* [Your task]:
Print the lines of the data, starting with the first, up to and including the line where "ENTRY_LEAD_IN = 0.8 * MM" appears.
========================
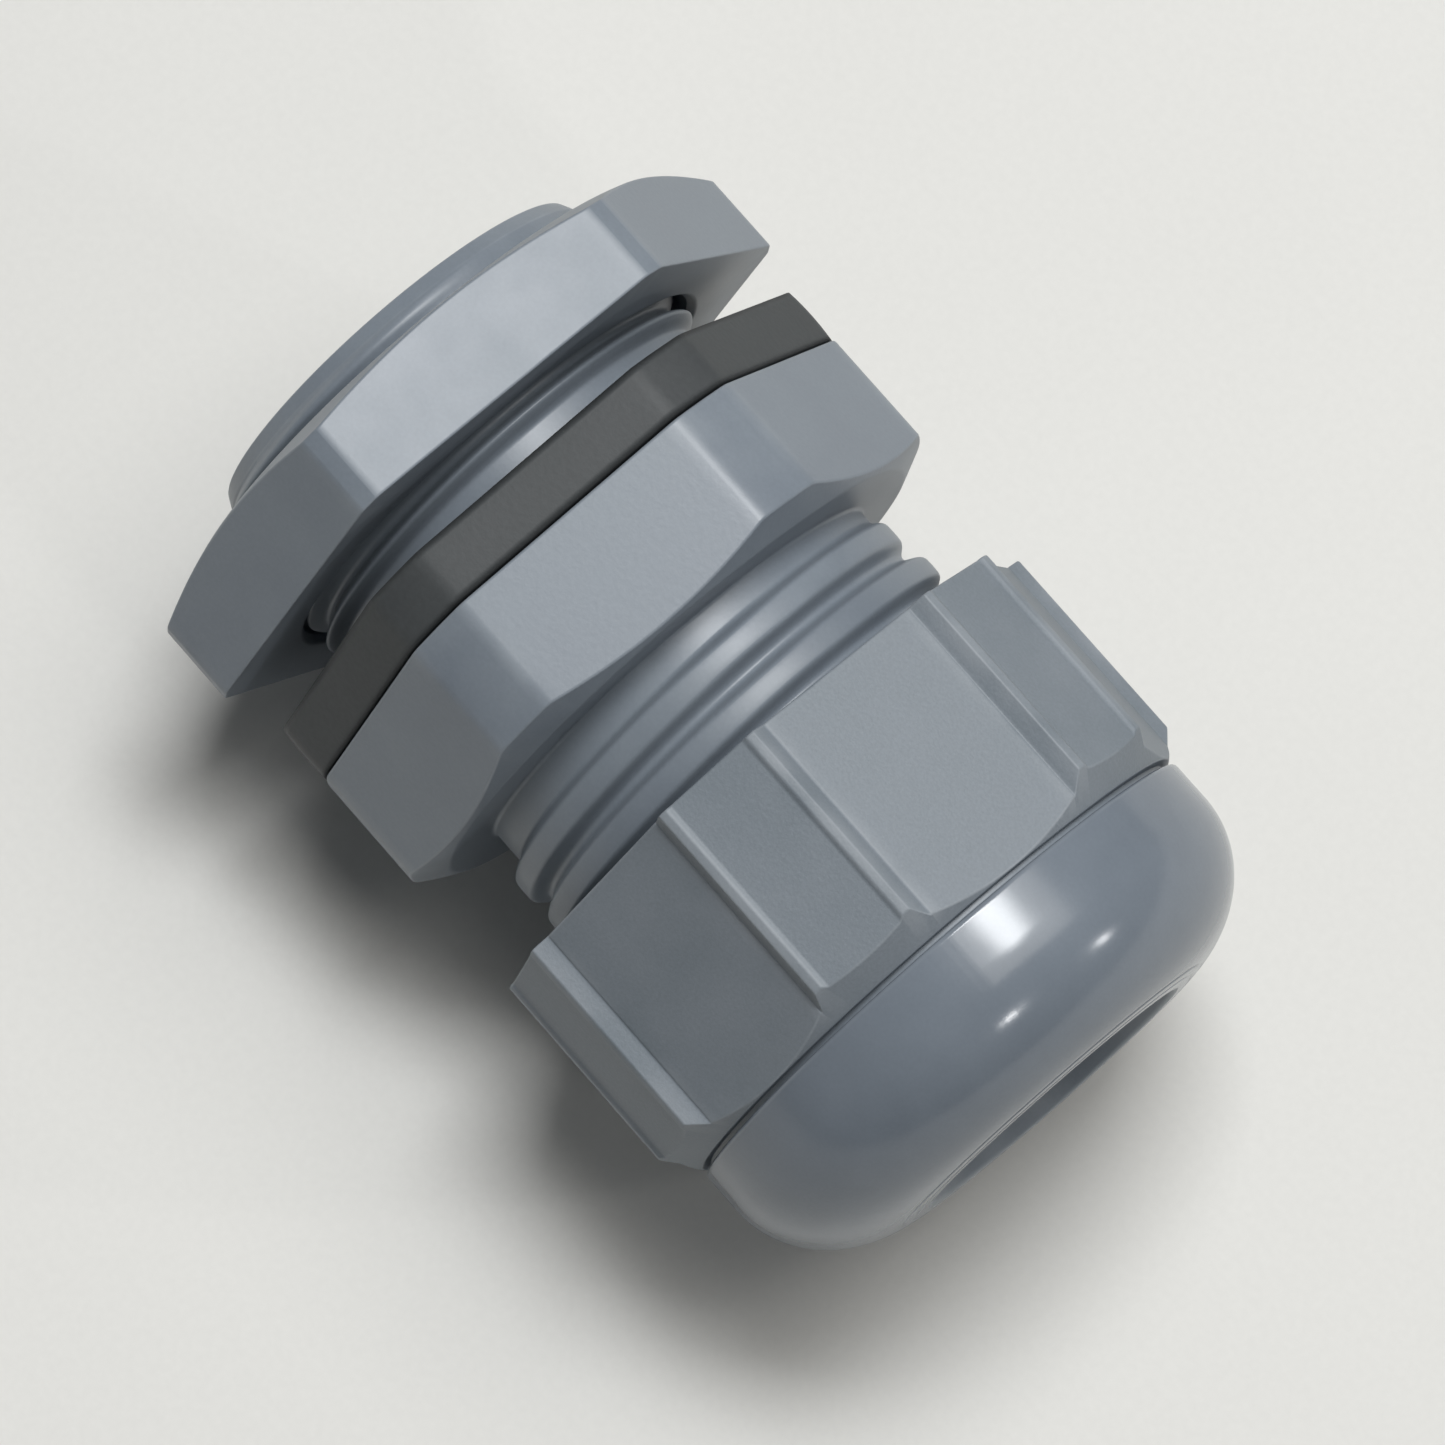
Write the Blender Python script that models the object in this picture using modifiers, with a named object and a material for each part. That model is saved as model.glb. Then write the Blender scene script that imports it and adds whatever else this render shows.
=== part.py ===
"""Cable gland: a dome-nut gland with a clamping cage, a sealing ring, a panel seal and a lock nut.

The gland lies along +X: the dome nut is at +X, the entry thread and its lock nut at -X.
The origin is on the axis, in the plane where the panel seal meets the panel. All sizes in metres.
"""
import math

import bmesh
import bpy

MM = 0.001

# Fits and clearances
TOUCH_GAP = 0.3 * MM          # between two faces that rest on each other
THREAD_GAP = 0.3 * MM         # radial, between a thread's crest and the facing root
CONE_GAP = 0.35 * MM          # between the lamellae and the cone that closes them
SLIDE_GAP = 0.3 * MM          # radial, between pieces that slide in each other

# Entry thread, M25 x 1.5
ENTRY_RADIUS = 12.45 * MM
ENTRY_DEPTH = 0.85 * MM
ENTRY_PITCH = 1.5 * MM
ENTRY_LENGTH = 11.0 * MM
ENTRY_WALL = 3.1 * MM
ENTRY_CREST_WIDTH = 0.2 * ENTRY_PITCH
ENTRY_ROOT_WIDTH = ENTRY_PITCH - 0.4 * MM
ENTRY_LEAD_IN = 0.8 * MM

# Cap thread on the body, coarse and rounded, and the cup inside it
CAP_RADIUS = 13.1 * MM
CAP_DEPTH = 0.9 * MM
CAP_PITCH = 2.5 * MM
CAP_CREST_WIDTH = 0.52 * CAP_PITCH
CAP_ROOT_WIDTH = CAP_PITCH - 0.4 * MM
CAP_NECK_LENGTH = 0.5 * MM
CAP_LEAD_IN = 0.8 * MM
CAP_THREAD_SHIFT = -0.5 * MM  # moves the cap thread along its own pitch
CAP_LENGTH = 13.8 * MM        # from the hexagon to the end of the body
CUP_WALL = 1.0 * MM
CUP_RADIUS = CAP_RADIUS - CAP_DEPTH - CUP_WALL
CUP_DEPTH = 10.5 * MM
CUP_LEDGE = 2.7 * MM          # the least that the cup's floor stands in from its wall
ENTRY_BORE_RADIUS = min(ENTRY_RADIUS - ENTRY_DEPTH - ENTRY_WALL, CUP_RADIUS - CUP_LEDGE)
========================
* [Solution for this problem]:
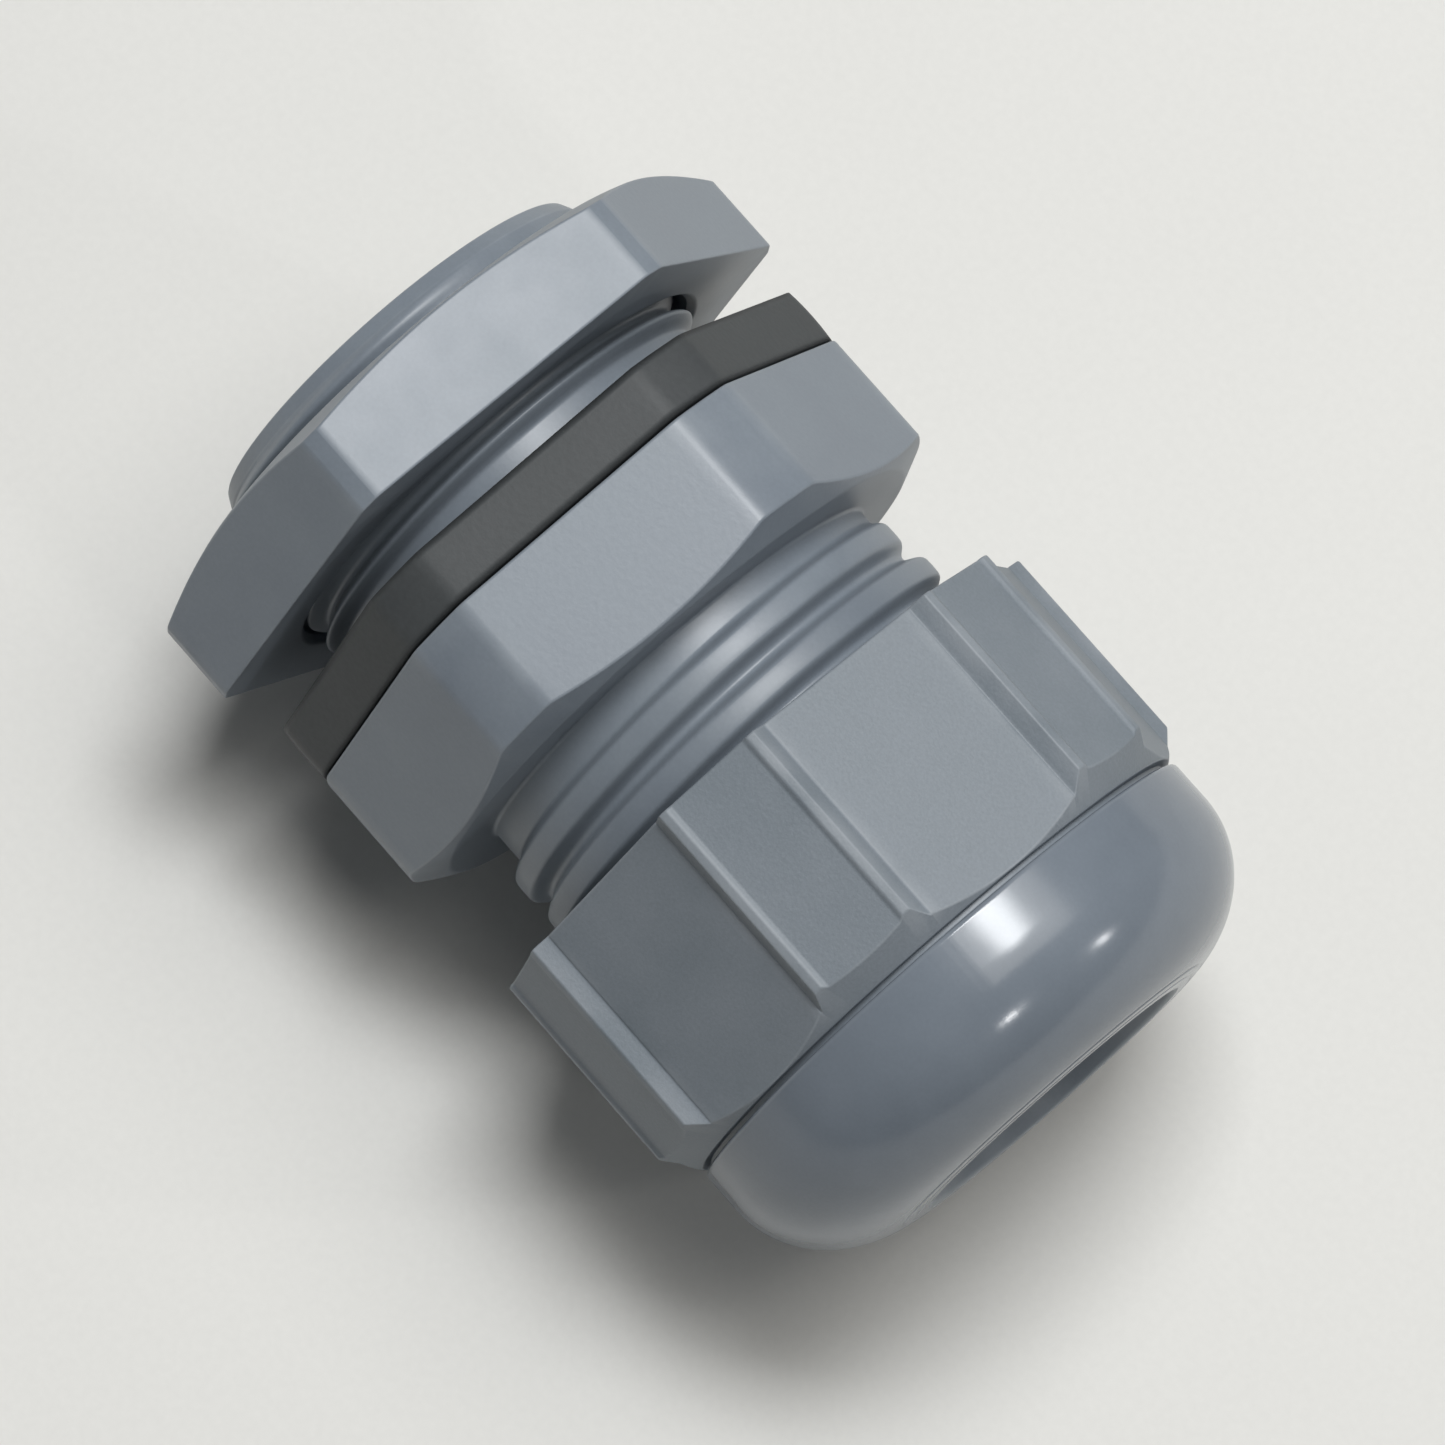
Write the Blender Python script that models the object in this picture using modifiers, with a named object and a material for each part. That model is saved as model.glb. Then write the Blender scene script that imports it and adds whatever else this render shows.
=== part.py ===
"""Cable gland: a dome-nut gland with a clamping cage, a sealing ring, a panel seal and a lock nut.

The gland lies along +X: the dome nut is at +X, the entry thread and its lock nut at -X.
The origin is on the axis, in the plane where the panel seal meets the panel. All sizes in metres.
"""
import math

import bmesh
import bpy

MM = 0.001

# Fits and clearances
TOUCH_GAP = 0.3 * MM          # between two faces that rest on each other
THREAD_GAP = 0.3 * MM         # radial, between a thread's crest and the facing root
CONE_GAP = 0.35 * MM          # between the lamellae and the cone that closes them
SLIDE_GAP = 0.3 * MM          # radial, between pieces that slide in each other

# Entry thread, M25 x 1.5
ENTRY_RADIUS = 12.45 * MM
ENTRY_DEPTH = 0.85 * MM
ENTRY_PITCH = 1.5 * MM
ENTRY_LENGTH = 11.0 * MM
ENTRY_WALL = 3.1 * MM
ENTRY_CREST_WIDTH = 0.2 * ENTRY_PITCH
ENTRY_ROOT_WIDTH = ENTRY_PITCH - 0.4 * MM
ENTRY_LEAD_IN = 0.8 * MM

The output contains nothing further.